— START OF Data section —
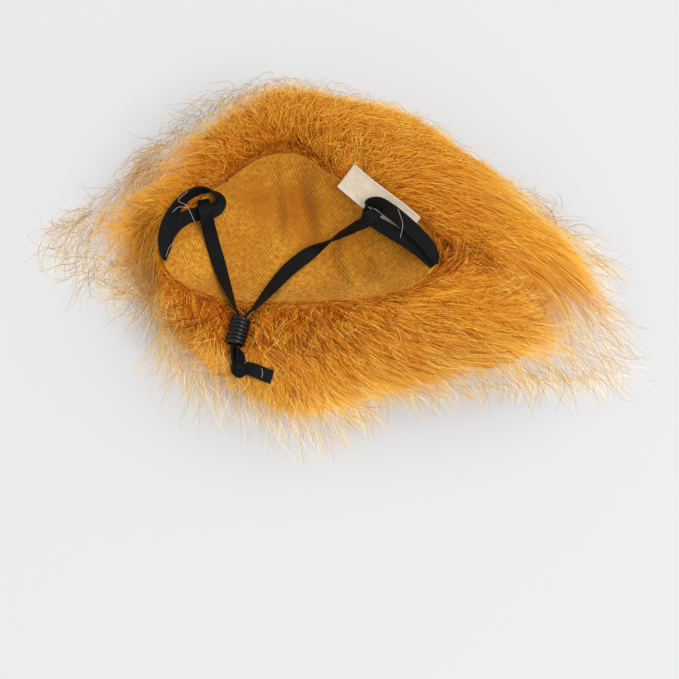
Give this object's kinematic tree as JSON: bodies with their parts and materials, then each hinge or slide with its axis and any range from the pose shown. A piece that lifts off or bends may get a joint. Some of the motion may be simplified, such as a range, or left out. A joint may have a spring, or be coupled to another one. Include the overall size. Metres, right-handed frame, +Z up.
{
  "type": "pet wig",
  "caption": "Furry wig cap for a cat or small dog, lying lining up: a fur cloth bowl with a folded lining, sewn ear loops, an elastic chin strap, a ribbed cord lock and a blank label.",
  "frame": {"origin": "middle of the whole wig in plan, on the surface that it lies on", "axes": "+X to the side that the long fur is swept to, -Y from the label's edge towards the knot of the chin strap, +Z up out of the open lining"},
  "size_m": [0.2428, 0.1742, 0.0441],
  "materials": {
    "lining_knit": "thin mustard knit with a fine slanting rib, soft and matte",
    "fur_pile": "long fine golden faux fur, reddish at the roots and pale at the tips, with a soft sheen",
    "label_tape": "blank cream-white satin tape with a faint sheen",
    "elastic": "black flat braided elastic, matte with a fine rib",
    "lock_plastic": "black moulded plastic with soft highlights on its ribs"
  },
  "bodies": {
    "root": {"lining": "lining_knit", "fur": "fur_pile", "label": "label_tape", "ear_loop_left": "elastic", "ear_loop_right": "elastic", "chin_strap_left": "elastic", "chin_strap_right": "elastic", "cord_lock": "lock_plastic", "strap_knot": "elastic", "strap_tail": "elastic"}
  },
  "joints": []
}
— END OF Data section —
Return every line exactly.

• **Reply to the exercise**
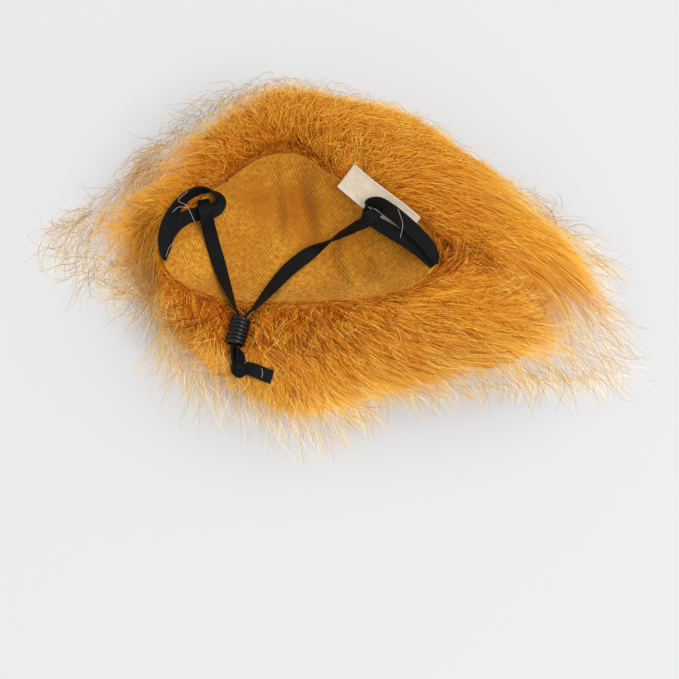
Give this object's kinematic tree as JSON: bodies with their parts and materials, then each hinge or slide with its axis and any range from the pose shown. A piece that lifts off or bends may get a joint. Some of the motion may be simplified, such as a range, or left out. A joint may have a spring, or be coupled to another one. Include the overall size. Metres, right-handed frame, +Z up.
{
  "type": "pet wig",
  "caption": "Furry wig cap for a cat or small dog, lying lining up: a fur cloth bowl with a folded lining, sewn ear loops, an elastic chin strap, a ribbed cord lock and a blank label.",
  "frame": {"origin": "middle of the whole wig in plan, on the surface that it lies on", "axes": "+X to the side that the long fur is swept to, -Y from the label's edge towards the knot of the chin strap, +Z up out of the open lining"},
  "size_m": [0.2428, 0.1742, 0.0441],
  "materials": {
    "lining_knit": "thin mustard knit with a fine slanting rib, soft and matte",
    "fur_pile": "long fine golden faux fur, reddish at the roots and pale at the tips, with a soft sheen",
    "label_tape": "blank cream-white satin tape with a faint sheen",
    "elastic": "black flat braided elastic, matte with a fine rib",
    "lock_plastic": "black moulded plastic with soft highlights on its ribs"
  },
  "bodies": {
    "root": {"lining": "lining_knit", "fur": "fur_pile", "label": "label_tape", "ear_loop_left": "elastic", "ear_loop_right": "elastic", "chin_strap_left": "elastic", "chin_strap_right": "elastic", "cord_lock": "lock_plastic", "strap_knot": "elastic", "strap_tail": "elastic"}
  },
  "joints": []
}